Which is how I’d summarize the ONAP situation.  Remember that in my earlier blog I questioned whether ONAP did what they needed to do, and said that I wasn’t saying they did not, but that I couldn’t tell.  With the combination of my conversation with the ONAP experts and my review of the material, I think that they intend to follow a course that should lead them to a good place.  I can’t say if it will because by their own admission they are code/contribution-driven and they’re not in that good place yet.

There is a lot that ONAP is capable of, but doesn’t yet do.  Some of it is just a matter of getting to things already decided on, but other things are expected to be provided by outside organizations or the users themselves.  Remember that ONAP is a platform not a product, and it’s always been expected that it would be customized.  Might it have been better to have brought more of that loosely structured work inside the project?  Perhaps, but god-boxes or god-packages are out of fashion.  ONAP is more extensible for the way it’s conceptualized, but also more dependent on those extensions.
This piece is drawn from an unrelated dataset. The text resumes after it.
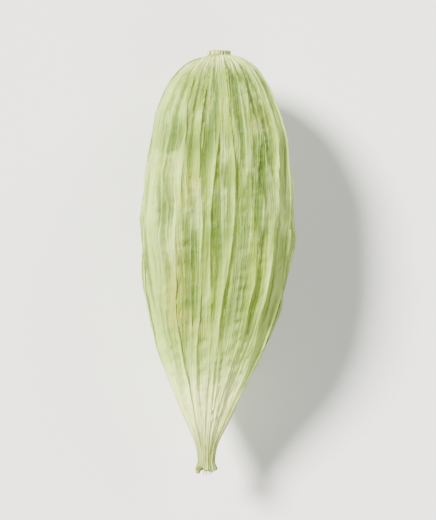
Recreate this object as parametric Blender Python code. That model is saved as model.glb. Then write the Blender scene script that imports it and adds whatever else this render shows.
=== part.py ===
"""A dried green cardamom pod lying on the ground.

The pod grew as one piece: a papery three-cornered capsule, with the stub of its stalk at one end and the dry
beak left by the flower at the other. Metres, +Z up. It lies along Y with its beak towards -Y and one flat
face up, and the origin is on the ground under the middle of its box.
"""

import math

import bmesh
import bpy
from mathutils import Vector

# Driving dimensions, in metres
POD_LENGTH = 0.0175
BODY_RADIUS = 0.00284
STALK_RADIUS = 0.00050
STALK_DISH = 0.00010
BEAK_ROOT_RADIUS = 0.00052
BEAK_TIP_RADIUS = 0.00032
BEAK_LIP = 0.00012
BEAK_HOLLOW = 0.00032

# Places along the pod, as shares of its length counted from the stalk
BODY_START = 0.012
WIDEST = 0.40
BODY_END = 0.96
BEND_START = 0.45
BEAK_START = 0.84
LIP_START = 0.965

# Long profile of the capsule, and how softly it runs into the stalk and the beak
BLUNT_POWER = 0.40
TAPER_POWER = 2.1
JOIN_POWER = 3.0

# Cross section: three rounded corners, with flat faces between them and a shallow furrow down each face
CORNER_DEGREES = (31.0, 156.0, 270.0)
CORNER_RISE = 0.095
FURROW_DEPTH = 0.00009
FURROW_WIDTH = 0.09
TWIST_DEGREES = 9.0

# Step in radians between one rib or seed and the next, in the waves that make no two of them alike
UNEVEN_STEP = 2.4

# Ribs of the husk: places and widths are counted in rib spacings, and strengths in rib heights
RIBS_PER_FACE = 8
RIB_COUNT = 3 * RIBS_PER_FACE
RIB_HEIGHT = 0.00012
RIB_WIDTH = 0.27
RIB_MEAN = 0.82
RIB_SPREAD = 0.32
RIB_SWELL = 0.25
RIB_SHIFT = 0.20
RIB_WANDER = 0.20
RIB_WAVES = 1.6
RIB_FADE_POWER = 0.8
CORNER_RIB = 1.6

# Two rows of seeds press out the husk beside each corner
SEEDS_PER_ROW = 4
SEED_COUNT = 3 * 2 * SEEDS_PER_ROW
SEED_RISE = 0.00022
SEED_MEAN = 0.76
SEED_SPREAD = 0.24
SEED_PITCH = 0.0028
SEED_STAGGER = 0.0007
SEED_JITTER = 0.0003
SEED_LENGTH = 0.00068
SEED_DEGREES = 13.0
SEED_ROW_DEGREES = 22.0
SEED_ROW_JITTER = 4.0
FIRST_SEED = 0.0034

# Waves round the torn rim of the beak: their number, their share of the depth and their start in turns
TEAR_DEPTH = 0.00034
TEAR_WAVES = ((2, 0.35, 0.10), (3, 0.40, 0.62), (7, 0.25, 0.35))

# How the pod lies: its axis bends a little, and the corner that it lies on is pressed flat
BEAK_SWING = 0.00052
BEAK_DROOP = 0.00040
PRESSED_DEPTH = 0.00050

# Mesh
SAMPLES_PER_RIB = 4
RING_SPACING = 0.00040
RING_EASE = 0.07

# Rounded rims of the two ends, and the rings that close them, as shares of the radius there
RIM = 0.00010
STALK_RIM_SHARE = 0.80
STALK_DISH_SHARE = 0.45
BEAK_RIM_SHARE = 0.86
BEAK_HOLLOW_SHARE = 0.50

HUSK_GREEN = (0.42, 0.50, 0.17, 1.0)
HUSK_ROUGHNESS = 0.62


def clear_scene():
    """Remove whatever the scene holds."""
    for obj in list(bpy.data.objects):
        bpy.data.objects.remove(obj)


def smooth_step(value, low, high):
    """0 below low, 1 above high, and a smooth rise between."""
    share = min(max((value - low) / (high - low), 0.0), 1.0)
    return share * share * (3.0 - 2.0 * share)


def bell(offset):
    """1 in the middle, fading smoothly to either side."""
    return math.exp(-offset * offset / 2)


def body_profile(along):
    """Share of the full radius: a blunt dome towards the stalk, and a longer taper towards the beak."""
    if not BODY_START < along < BODY_END:
        return 0.0
    if along < WIDEST:
        return (1.0 - ((WIDEST - along) / (WIDEST - BODY_START)) ** 2) ** BLUNT_POWER
    return 1.0 - ((along - WIDEST) / (BODY_END - WIDEST)) ** TAPER_POWER


def stem_radius(along):
    """Radius of what shows of the stalk at one end, and of the beak with its small lip at the other."""
    if along < WIDEST:
        return STALK_RADIUS
    narrowing = (BEAK_ROOT_RADIUS - BEAK_TIP_RADIUS) * smooth_step(along, BEAK_START, 1.0)
    return BEAK_ROOT_RADIUS - narrowing + BEAK_LIP * smooth_step(along, LIP_START, 1.0)


def mean_radius(along):
    """Body and stem joined with a smooth hollow between them."""
    body = BODY_RADIUS * body_profile(along)
    return (body**JOIN_POWER + stem_radius(along) ** JOIN_POWER) ** (1.0 / JOIN_POWER)


def face_phase(degrees):
    """Count of corners passed on the way round: whole at a corner, and even steps between two corners."""
    turned = (degrees - CORNER_DEGREES[0]) % 360.0 + CORNER_DEGREES[0]
    corners = [*CORNER_DEGREES, CORNER_DEGREES[0] + 360.0]
    for index in range(3):
        if turned < corners[index + 1]:
            return index + (turned - corners[index]) / (corners[index + 1] - corners[index])
    return 3.0


def seed_place(number):
    """Distance from the stalk, direction in degrees and size of the bulge over one seed."""
    row, place = divmod(number, SEEDS_PER_ROW)
    corner, side = divmod(row, 2)
    side = 2 * side - 1
    distance = FIRST_SEED + place * SEED_PITCH + side * SEED_STAGGER
    distance += SEED_JITTER * math.sin(UNEVEN_STEP * number)
    direction = CORNER_DEGREES[corner] + side * SEED_ROW_DEGREES
    direction += SEED_ROW_JITTER * math.sin(2.0 * UNEVEN_STEP * number)
    return distance, direction, SEED_MEAN + SEED_SPREAD * math.sin(3.0 * UNEVEN_STEP * number)


def seed_relief(along, degrees):
    """Height that the seeds push the husk out to."""
    height = 0.0
    for number in range(SEED_COUNT):
        distance, direction, size = seed_place(number)
        around = (degrees - direction + 180.0) % 360.0 - 180.0
        height += size * bell((along * POD_LENGTH - distance) / SEED_LENGTH) * bell(around / SEED_DEGREES)
    return SEED_RISE * height


def rib_strength(number, along):
    """Strength of one rib, which swells and sinks along the pod. A corner's rib is the strongest."""
    swell = 1.0 + RIB_SWELL * math.sin(math.tau * RIB_WAVES * along + number)
    if number % RIBS_PER_FACE == 0:
        return CORNER_RIB * swell
    return (RIB_MEAN + RIB_SPREAD * math.sin(UNEVEN_STEP * number)) * swell


def rib_place(number, along):
    """Where one rib runs, counted in rib spacings. It wanders, and a corner's stays near the corner."""
    wander = RIB_WANDER * math.sin(math.tau * RIB_WAVES * along + UNEVEN_STEP * number)
    if number % RIBS_PER_FACE == 0:
        return number + wander / 2
    return number + wander + RIB_SHIFT * math.sin(2.0 * UNEVEN_STEP * number)


def rib_relief(along, phase):
    """Height of the ribs, which start at the stalk and close up again at the beak."""
    height = 0.0
    for number in range(RIB_COUNT):
        gap = phase * RIBS_PER_FACE - rib_place(number, along)
        gap -= RIB_COUNT * round(gap / RIB_COUNT)
        height += rib_strength(number, along) * bell(gap / RIB_WIDTH)
    return RIB_HEIGHT * height * (mean_radius(along) / BODY_RADIUS) ** RIB_FADE_POWER


def furrow(phase):
    """Depth of the furrow down the middle of a face."""
    return FURROW_DEPTH * bell((phase % 1.0 - 0.5) / FURROW_WIDTH)


def tear(along, angle):
    """How far the torn rim of the beak falls short of the full length."""
    wave = sum(share * math.sin(math.tau * start + count * angle) for count, share, start in TEAR_WAVES)
    return TEAR_DEPTH * smooth_step(along, LIP_START, 1.0) * (1.0 - wave) / 2


def husk_point(along, angle, scale):
    """A point of the husk, for a share of the length and a direction round the axis."""
    fullness = body_profile(along)
    degrees = math.degrees(angle) - TWIST_DEGREES * (along - 0.5)
    phase = face_phase(degrees)
    radius = mean_radius(along) * (1.0 + CORNER_RISE * math.sqrt(fullness) * math.cos(math.tau * phase))
    radius += fullness * (seed_relief(along, degrees) - furrow(phase)) + rib_relief(along, phase)
    bend = smooth_step(along, BEND_START, 1.0)
    return Vector(
        (
            scale * radius * math.cos(angle) - BEAK_SWING * bend,
            POD_LENGTH * (0.5 - along) + tear(along, angle),
            scale * radius * math.sin(angle) - BEAK_DROOP * bend,
        )
    )


def ring_stations():
    """Share of the length and of the radius for each ring. The stalk ends in a dish, the beak in a hollow."""
    rim = RIM / POD_LENGTH
    stations = [(STALK_DISH / POD_LENGTH, STALK_DISH_SHARE), (0.0, STALK_RIM_SHARE)]
    count = round(POD_LENGTH / RING_SPACING)
    for index in range(count + 1):
        share = index / count
        eased = share - RING_EASE * math.sin(math.tau * share)
        stations.append((rim + (1.0 - 2.0 * rim) * eased, 1.0))
    hollow = 1.0 - BEAK_HOLLOW / POD_LENGTH
    return stations + [(1.0, BEAK_RIM_SHARE), (hollow, BEAK_HOLLOW_SHARE)]


def ring_angles():
    """Directions round the pod, the same number for each rib."""
    per_face = RIBS_PER_FACE * SAMPLES_PER_RIB
    corners = [*CORNER_DEGREES, CORNER_DEGREES[0] + 360.0]
    angles = []
    for first, second in zip(corners, corners[1:]):
        angles += [math.radians(first + (second - first) * step / per_face) for step in range(per_face)]
    return angles


def press_flat(mesh):
    """Lay the pod on the ground with a small flat spot, and centre its box on the origin."""
    ground = min(vert.co.z for vert in mesh.verts) + PRESSED_DEPTH
    middle = Vector((0.0, 0.0, ground))
    for axis in (0, 1):
        reach = [vert.co[axis] for vert in mesh.verts]
        middle[axis] = (min(reach) + max(reach)) / 2
    for vert in mesh.verts:
        vert.co.z = max(vert.co.z, ground)
        vert.co -= middle


def build_husk():
    """The whole pod as one closed mesh."""
    mesh = bmesh.new()
    angles = ring_angles()
    rings = [
        [mesh.verts.new(husk_point(along, angle, scale)) for angle in angles]
        for along, scale in ring_stations()
    ]
    for first, second in zip(rings, rings[1:]):
        for index in range(len(angles)):
            following = (index + 1) % len(angles)
            mesh.faces.new((first[index], first[following], second[following], second[index]))
    for ring in (rings[0], rings[-1]):
        pole = mesh.verts.new(sum((vert.co for vert in ring), Vector()) / len(ring))
        for index in range(len(angles)):
            mesh.faces.new((pole, ring[index], ring[(index + 1) % len(angles)]))
    bmesh.ops.recalc_face_normals(mesh, faces=mesh.faces)
    press_flat(mesh)
    return mesh


def husk_material():
    """Dry papery husk, dull yellow-green."""
    material = bpy.data.materials.new("cardamom_husk")
    material.use_nodes = True
    shader = material.node_tree.nodes["Principled BSDF"]
    shader.inputs["Base Color"].default_value = HUSK_GREEN
    shader.inputs["Roughness"].default_value = HUSK_ROUGHNESS
    shader.inputs["Metallic"].default_value = 0.0
    return material


def main():
    """Build the pod."""
    clear_scene()
    mesh = build_husk()
    data = bpy.data.meshes.new("cardamom_pod")
    mesh.to_mesh(data)
    mesh.free()
    data.materials.append(husk_material())
    data.shade_smooth()
    pod = bpy.data.objects.new("cardamom_pod", data)
    bpy.context.scene.collection.objects.link(pod)


main()
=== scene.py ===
"""Looks of a dried green cardamom pod that lies on a pale floor, seen from above with its stalk end up."""

import logging
import math
from dataclasses import dataclass, field, fields
from enum import Enum
from functools import partial
from typing import Callable

import bpy
from mathutils import Matrix, Vector


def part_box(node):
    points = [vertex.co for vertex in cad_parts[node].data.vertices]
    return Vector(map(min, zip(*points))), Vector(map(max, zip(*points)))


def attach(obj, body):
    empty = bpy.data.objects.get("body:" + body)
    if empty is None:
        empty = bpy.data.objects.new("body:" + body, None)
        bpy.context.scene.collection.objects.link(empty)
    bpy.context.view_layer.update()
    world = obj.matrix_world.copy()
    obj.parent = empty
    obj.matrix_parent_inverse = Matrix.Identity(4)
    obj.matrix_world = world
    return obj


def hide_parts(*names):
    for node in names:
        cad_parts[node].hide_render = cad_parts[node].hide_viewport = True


log = logging.getLogger("cardamom_pod")

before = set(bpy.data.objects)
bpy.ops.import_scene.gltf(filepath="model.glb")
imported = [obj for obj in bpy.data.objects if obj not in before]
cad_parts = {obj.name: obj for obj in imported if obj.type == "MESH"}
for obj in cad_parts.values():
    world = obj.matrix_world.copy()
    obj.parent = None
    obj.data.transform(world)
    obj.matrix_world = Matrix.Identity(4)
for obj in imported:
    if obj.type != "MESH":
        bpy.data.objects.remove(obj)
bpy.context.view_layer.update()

MM = 0.001
TAU = math.tau

# Kinds of node that are used over and over
RANGE = "ShaderNodeMapRange"
VECTOR = "ShaderNodeVectorMath"
NOISE = "ShaderNodeTexNoise"
MIX = "ShaderNodeMix"
COMBINE = "ShaderNodeCombineXYZ"
SEPARATE = "ShaderNodeSeparateXYZ"
STORE = "GeometryNodeStoreNamedAttribute"
MOVE = "GeometryNodeSetPosition"

# How a range runs from its start to its end
SOFT = "SMOOTHSTEP"
EVEN = "LINEAR"

# Radius of the body without its ribs and corners, as a share of the box's width
BODY_SHARE = 0.445
# A point nearer the middle of an end than this share of its radius lies on the flat floor of its dish
DISH_MIDDLE = 0.40
# Waves round the torn rim of the beak: their number, their share of the depth and their start in turns
TEAR_WAVES = ((2, 0.35, 0.10), (3, 0.40, 0.62), (7, 0.25, 0.35))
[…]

This is the second, and main, risk that ONAP faces.  The operators need a solution to what ONAP calls “closed-loop” automation of the operations processes, and they need it before any significant modernization of infrastructure is undertaken.  The advent of 5G creates such a modernization risk, and that means that ONAP will have to be ready in all respects for use by 2020.  The extensions to the basic ONAP platform will be critical in addressing the future, and it’s always difficult to say whether add-on processes can do the right thing fast enough to be helpful.